Allan C. Brownfeld, Editor
Special Interest Report
December 2020

At Park Avenue Synagogue, a prominent Conservative synagogue in New York  
City, the Yom Kippur service featured the rabbi offering a mini sermon about  
his son’s proud service in the Israel Defense Forces, saying it shows that  
Israel is the true Jewish home. He then had the (virtual) synagogue stand  
for Israel’s national anthem. Israel, rather than God, clearly appeared to  
be the object of worship.  
Mondoweiss (October 5, 2020) reports: “Rabbi Neil Zuckerman breaks into the  
liturgy to explain the meaning of the Jewish exile. Then he tells of his son  
joining the Israeli army. ‘Because of our sins we were exiled from the land,  
the liturgy says. Jews have always been able to survive the pain and trauma  
of exile by never looking away, by always orienting ourselves toward the  
land of Israel, by facing home.’”  
The rabbi told his congregation, “A story captures what it means to be home.  
In the course of my son’s training in the IDF, he was recognized as an  
outstanding exemplary soldier at a ceremony that took place a few months  
ago. A big honor, we are very proud of him.
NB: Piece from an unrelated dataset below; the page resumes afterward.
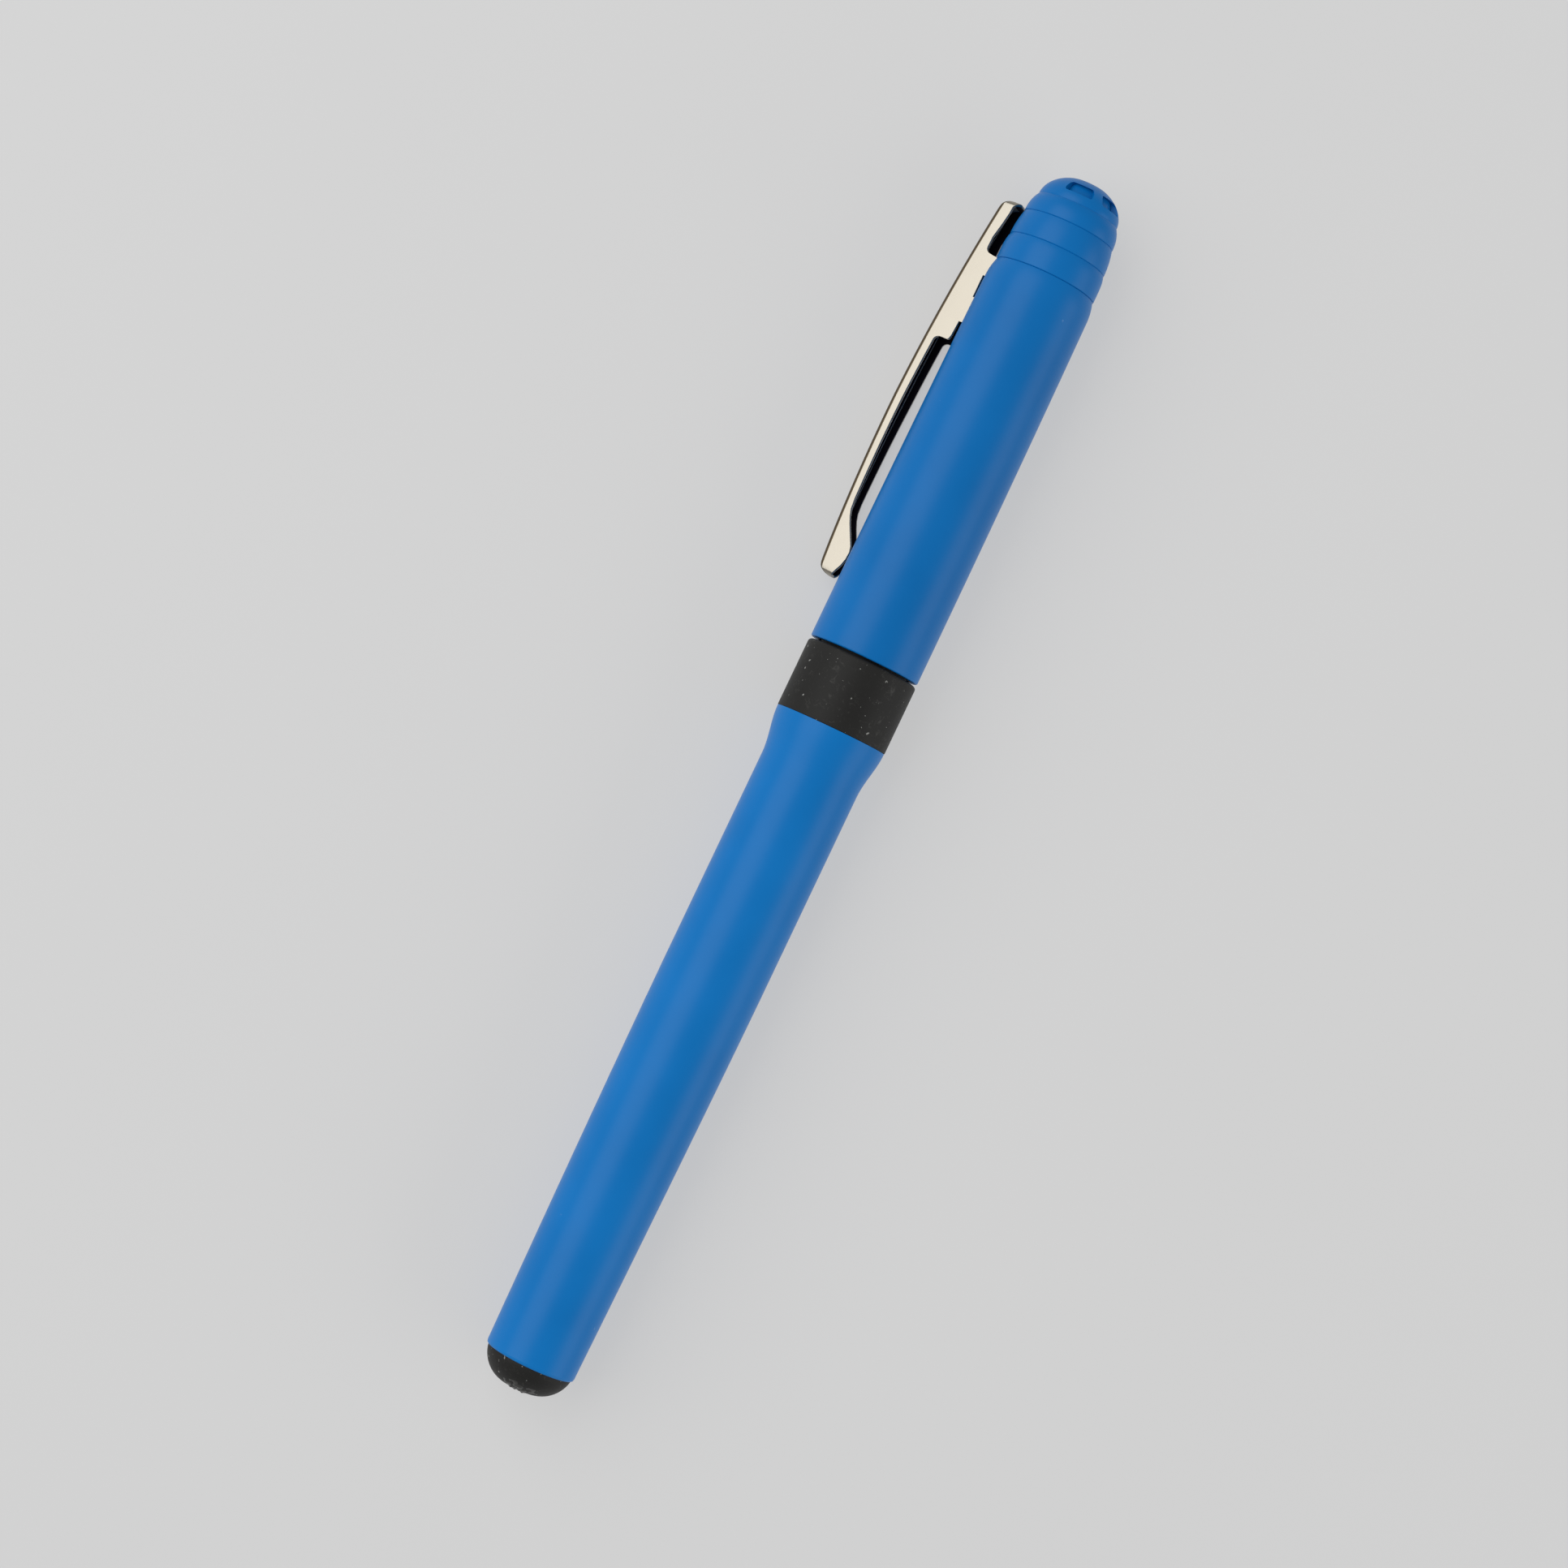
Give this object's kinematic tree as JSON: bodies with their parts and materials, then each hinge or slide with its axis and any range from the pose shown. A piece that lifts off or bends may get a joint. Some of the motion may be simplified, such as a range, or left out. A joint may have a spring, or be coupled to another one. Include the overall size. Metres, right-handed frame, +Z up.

He told me that they came in  
from the desert to rehearse for the ceremony, and that’s when he found out  
he was receiving this honor...In the rehearsal, he went up to his platoon  
leader, the commanding officer described the award and said it was going to  
Jacob Zuckerman from New York. After the rehearsal he went up to his platoon  
leader a little agitated and said to him, ‘I am not Jacob Zuckerman from New  
York. I made aliyah. I’m in the IDF. My destiny is wrapped up with the  
destiny of the Jewish state. I am Jacob Zuckerman from Kibbutz Maori Haim.’”  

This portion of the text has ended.